Executive recommendations for ERP-led cost control improvement
- Design a common project cost model before selecting workflows or dashboards. Standard cost codes, project structures, and commitment definitions are foundational.
- Prioritize estimate-to-budget, commitment management, field cost capture, and forecasting workflows. These drive the highest control value in most construction environments.
- Establish governance for change orders, accruals, subcontractor compliance, and approval thresholds to reduce margin leakage and reporting disputes.
- Use cloud ERP modernization to simplify multi-entity reporting and improve operational resilience, not just to replace infrastructure.

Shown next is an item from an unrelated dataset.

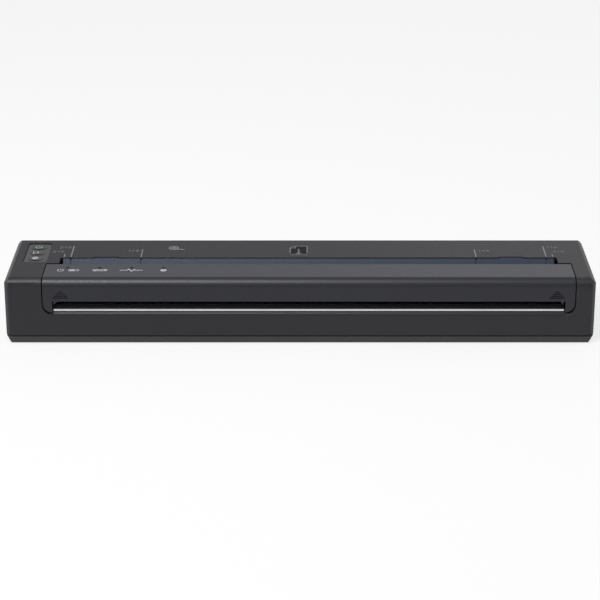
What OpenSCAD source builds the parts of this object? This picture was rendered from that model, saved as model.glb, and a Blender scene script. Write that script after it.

- Apply AI to exception management, anomaly detection, and reporting acceleration only after process harmonization and data governance are in place.
- Measure success through decision speed, forecast accuracy, reporting consistency, close-cycle improvement, and reduction in manual reconciliation effort.
The strategic takeaway
Construction ERP solves more than accounting inefficiency. It solves the structural disconnect between project execution and financial control. By connecting budgets, commitments, field activity, payroll, procurement, billing, and reporting into a governed operating architecture, ERP gives construction enterprises the visibility and discipline required to protect margin at scale.
For organizations facing fragmented systems, spreadsheet-driven reporting, and inconsistent project controls, the modernization opportunity is significant. A well-architected construction ERP environment improves workflow orchestration, strengthens governance, supports cloud scalability, and creates the operational intelligence needed for faster and more confident decision-making.
In that sense, construction ERP is not simply a technology investment. It is the digital operations backbone for cost control, reporting integrity, and enterprise resilience in project-based businesses.